Monday, July 23, 2007

Ella Kate Huson

There's something about holding a tiny newborn baby that makes you feel as if the world has stopped for a moment, and God and all of heaven is smiling down upon you and this precious miracle. My friend Heather had her baby girl, Ella Kate, on July 16th and she is beautiful. I was holding her last night and there was a quiet voice inside my head saying "look at this amazing example of God's goodness to her mommy and daddy," and then there was the not so quiet voice saying "I am so glad I'm not the one waking up with her at 2am."

I've got to say, though, Heather and Steve are really doing well. Baby girl's been easy on them so far, sleeping 4 hours in a row at night. Heck, Ty didn't sleep 4 hours in a row until he was 9 months old, and because I got up every hour while I was pregnant with him to relieve my smooshed bladder, I'm estimating there were about 18 months of nights that I would have KILLED for 4 hours of uninterrupted sleep. Not that I'm bitter. Not at all.

Actually, as much as sleep deprivation can be a hazard to anyone's emotional stability, I tried to make the best of it by praying for my boys during those midnight feedings. There were many nights that I forgot, or just plain refused to, but I hope my prayers weren't in vain.

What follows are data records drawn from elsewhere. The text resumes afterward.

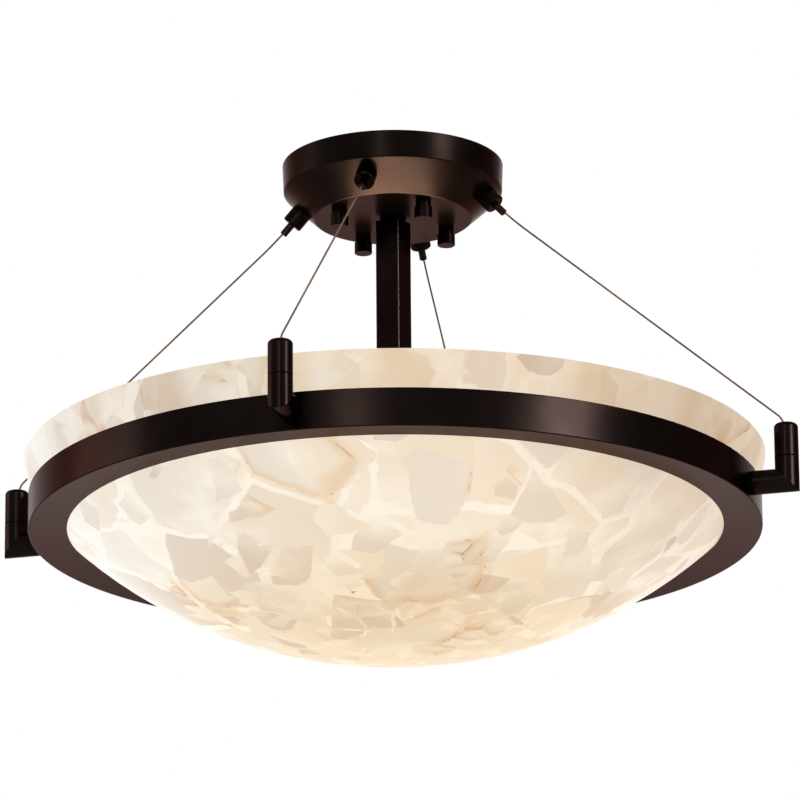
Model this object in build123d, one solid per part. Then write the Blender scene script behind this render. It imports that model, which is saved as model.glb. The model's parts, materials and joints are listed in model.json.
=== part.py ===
"""Semi-flush ceiling light: a shallow stone-mosaic bowl in a bronze ring, hung on four
cables from a round canopy, with a square centre stem that carries four lamps.

Millimetres, +Z up.  The origin is on the ceiling, at the centre of the canopy's top rim.
Azimuths are degrees from -Y towards +X, seen from above."""
from build123d import *
from math import asin, atan2, cos, degrees, hypot, radians, sin, sqrt, tan
import os

# ------------------------------------------------------------------ driving dimensions
running_gap = 0.05            # radial clearance of a turning or sliding fit
seat_gap = 0.1                # between faces that only rest on each other
edge_break = 0.5              # small chamfer on turned parts

# Canopy: a spun pan with a straight band, a cone and a flat floor
canopy_radius = 93.4
canopy_band_height = 22.8
canopy_band_draft = 0.9
canopy_depth = 46.5
canopy_floor_radius = 66.5
canopy_wall = 1.5
canopy_edge_radius = 1.6

# Mounting plate on the outlet box, with its slots and wire holes
plate_radius = 61.0
plate_thickness = 2.5
box_screw_spacing = 88.9
box_slot_width = 5.0
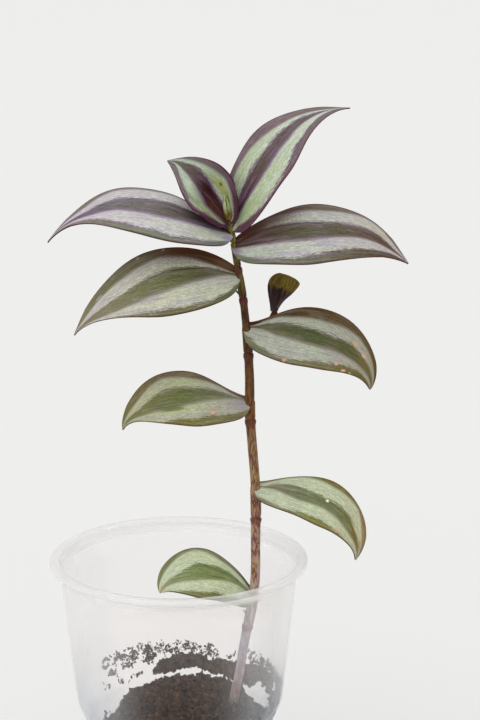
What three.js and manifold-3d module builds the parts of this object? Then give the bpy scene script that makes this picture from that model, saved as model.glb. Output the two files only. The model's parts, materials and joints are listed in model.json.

Jake might not amount to anything because he slept through the night at 2 months and never looked back, but I'm pretty sure Ty will be the next Pope with the amount I've prayed for that child.

Heather and Steve, welcome to the greatest adventure you'll ever experience. You will laugh, you will cry, you will pray like you've never prayed before. Parenthood is the most exhausting and exhilarating task you will ever be called to. I know you're up for it!

And little Ella, welcome to the world. You've got a lot of people who love you and are praying for your new little family. You are truly a miracle, in more ways than one.